- [PROVIDED DATA]:

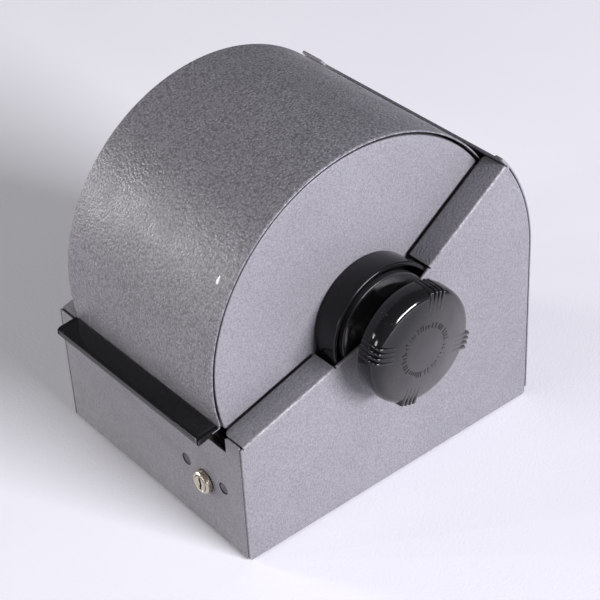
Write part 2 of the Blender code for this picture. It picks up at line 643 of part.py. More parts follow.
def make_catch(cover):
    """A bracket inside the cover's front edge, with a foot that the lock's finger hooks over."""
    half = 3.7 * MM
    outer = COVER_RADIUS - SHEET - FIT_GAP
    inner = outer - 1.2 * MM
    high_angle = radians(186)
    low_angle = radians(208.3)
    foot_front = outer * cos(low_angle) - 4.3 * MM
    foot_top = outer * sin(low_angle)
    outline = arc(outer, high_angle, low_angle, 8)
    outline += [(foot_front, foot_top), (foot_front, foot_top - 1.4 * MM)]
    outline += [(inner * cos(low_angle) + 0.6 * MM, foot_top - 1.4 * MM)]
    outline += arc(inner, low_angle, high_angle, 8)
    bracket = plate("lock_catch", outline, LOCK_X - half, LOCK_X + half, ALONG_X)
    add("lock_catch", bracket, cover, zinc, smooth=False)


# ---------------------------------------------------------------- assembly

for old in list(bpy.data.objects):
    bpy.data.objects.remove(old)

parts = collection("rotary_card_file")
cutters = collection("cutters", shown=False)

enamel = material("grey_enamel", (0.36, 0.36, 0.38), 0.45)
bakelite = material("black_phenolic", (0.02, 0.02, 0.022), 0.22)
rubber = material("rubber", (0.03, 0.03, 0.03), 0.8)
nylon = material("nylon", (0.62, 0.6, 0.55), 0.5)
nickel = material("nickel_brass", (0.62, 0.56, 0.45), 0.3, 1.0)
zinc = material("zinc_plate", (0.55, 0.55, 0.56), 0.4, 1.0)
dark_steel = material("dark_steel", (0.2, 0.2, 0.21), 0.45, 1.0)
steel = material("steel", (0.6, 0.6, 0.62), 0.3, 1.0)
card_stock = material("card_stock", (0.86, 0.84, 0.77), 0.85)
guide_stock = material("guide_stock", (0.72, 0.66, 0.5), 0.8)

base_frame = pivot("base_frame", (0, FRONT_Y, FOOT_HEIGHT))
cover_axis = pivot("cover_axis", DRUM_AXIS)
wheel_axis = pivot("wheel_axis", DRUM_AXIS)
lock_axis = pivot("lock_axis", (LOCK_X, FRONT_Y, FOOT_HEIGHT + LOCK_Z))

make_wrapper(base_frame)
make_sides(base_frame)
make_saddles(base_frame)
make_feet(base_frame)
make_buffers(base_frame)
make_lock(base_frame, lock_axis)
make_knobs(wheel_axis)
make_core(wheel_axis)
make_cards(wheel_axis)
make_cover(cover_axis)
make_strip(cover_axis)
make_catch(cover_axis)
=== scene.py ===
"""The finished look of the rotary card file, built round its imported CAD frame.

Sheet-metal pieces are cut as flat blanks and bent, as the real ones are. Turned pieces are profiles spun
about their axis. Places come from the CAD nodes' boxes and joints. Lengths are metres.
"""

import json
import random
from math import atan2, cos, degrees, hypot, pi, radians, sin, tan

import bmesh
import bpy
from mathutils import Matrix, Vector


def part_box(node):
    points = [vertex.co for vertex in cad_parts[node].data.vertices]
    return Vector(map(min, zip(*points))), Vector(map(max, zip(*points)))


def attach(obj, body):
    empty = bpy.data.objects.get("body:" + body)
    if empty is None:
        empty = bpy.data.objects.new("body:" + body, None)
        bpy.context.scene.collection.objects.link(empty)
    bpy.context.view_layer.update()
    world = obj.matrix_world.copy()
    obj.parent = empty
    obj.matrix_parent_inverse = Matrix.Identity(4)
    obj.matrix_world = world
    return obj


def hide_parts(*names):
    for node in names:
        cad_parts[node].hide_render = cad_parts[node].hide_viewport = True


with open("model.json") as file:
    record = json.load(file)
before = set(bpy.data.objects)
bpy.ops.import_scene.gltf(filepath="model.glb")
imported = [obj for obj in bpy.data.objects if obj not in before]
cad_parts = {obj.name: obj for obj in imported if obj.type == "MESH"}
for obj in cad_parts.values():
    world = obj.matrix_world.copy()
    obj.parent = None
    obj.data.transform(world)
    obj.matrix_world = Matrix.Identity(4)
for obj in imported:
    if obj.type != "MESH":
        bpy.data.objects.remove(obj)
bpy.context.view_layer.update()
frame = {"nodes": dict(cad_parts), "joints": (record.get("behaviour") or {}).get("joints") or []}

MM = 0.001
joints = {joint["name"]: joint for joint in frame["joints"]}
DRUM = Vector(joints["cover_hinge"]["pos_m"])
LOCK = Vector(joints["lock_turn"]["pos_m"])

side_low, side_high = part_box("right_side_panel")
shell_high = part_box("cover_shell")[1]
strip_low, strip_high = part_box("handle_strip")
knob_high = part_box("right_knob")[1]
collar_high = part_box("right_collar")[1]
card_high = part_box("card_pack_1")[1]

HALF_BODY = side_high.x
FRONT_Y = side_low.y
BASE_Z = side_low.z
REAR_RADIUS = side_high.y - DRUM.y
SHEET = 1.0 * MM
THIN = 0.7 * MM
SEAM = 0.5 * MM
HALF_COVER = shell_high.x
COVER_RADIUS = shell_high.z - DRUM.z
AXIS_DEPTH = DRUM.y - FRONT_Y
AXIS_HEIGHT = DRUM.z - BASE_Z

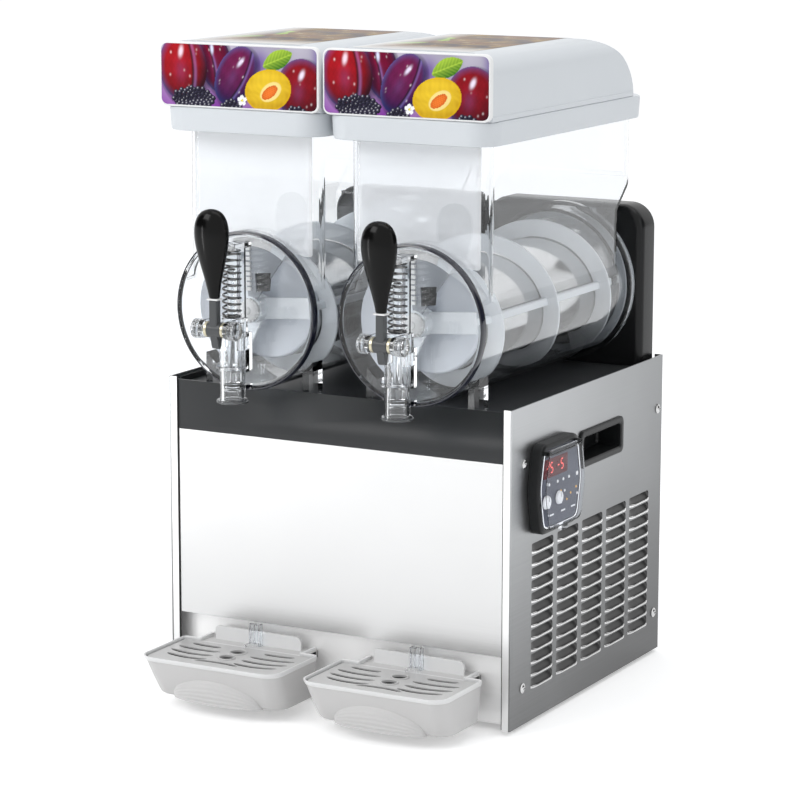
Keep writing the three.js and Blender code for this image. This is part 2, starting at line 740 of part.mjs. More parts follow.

- [DIRECTIONS]:
Repeat the entries above verbatim, but only from the line that has "make_wrapper(base_frame)" down to the line that has "record = json.load(file)", inclusive.

- [PROBLEM SOLUTION]:
make_wrapper(base_frame)
make_sides(base_frame)
make_saddles(base_frame)
make_feet(base_frame)
make_buffers(base_frame)
make_lock(base_frame, lock_axis)
make_knobs(wheel_axis)
make_core(wheel_axis)
make_cards(wheel_axis)
make_cover(cover_axis)
make_strip(cover_axis)
make_catch(cover_axis)
=== scene.py ===
"""The finished look of the rotary card file, built round its imported CAD frame.

Sheet-metal pieces are cut as flat blanks and bent, as the real ones are. Turned pieces are profiles spun
about their axis. Places come from the CAD nodes' boxes and joints. Lengths are metres.
"""

import json
import random
from math import atan2, cos, degrees, hypot, pi, radians, sin, tan

import bmesh
import bpy
from mathutils import Matrix, Vector


def part_box(node):
    points = [vertex.co for vertex in cad_parts[node].data.vertices]
    return Vector(map(min, zip(*points))), Vector(map(max, zip(*points)))


def attach(obj, body):
    empty = bpy.data.objects.get("body:" + body)
    if empty is None:
        empty = bpy.data.objects.new("body:" + body, None)
        bpy.context.scene.collection.objects.link(empty)
    bpy.context.view_layer.update()
    world = obj.matrix_world.copy()
    obj.parent = empty
    obj.matrix_parent_inverse = Matrix.Identity(4)
    obj.matrix_world = world
    return obj


def hide_parts(*names):
    for node in names:
        cad_parts[node].hide_render = cad_parts[node].hide_viewport = True


with open("model.json") as file:
    record = json.load(file)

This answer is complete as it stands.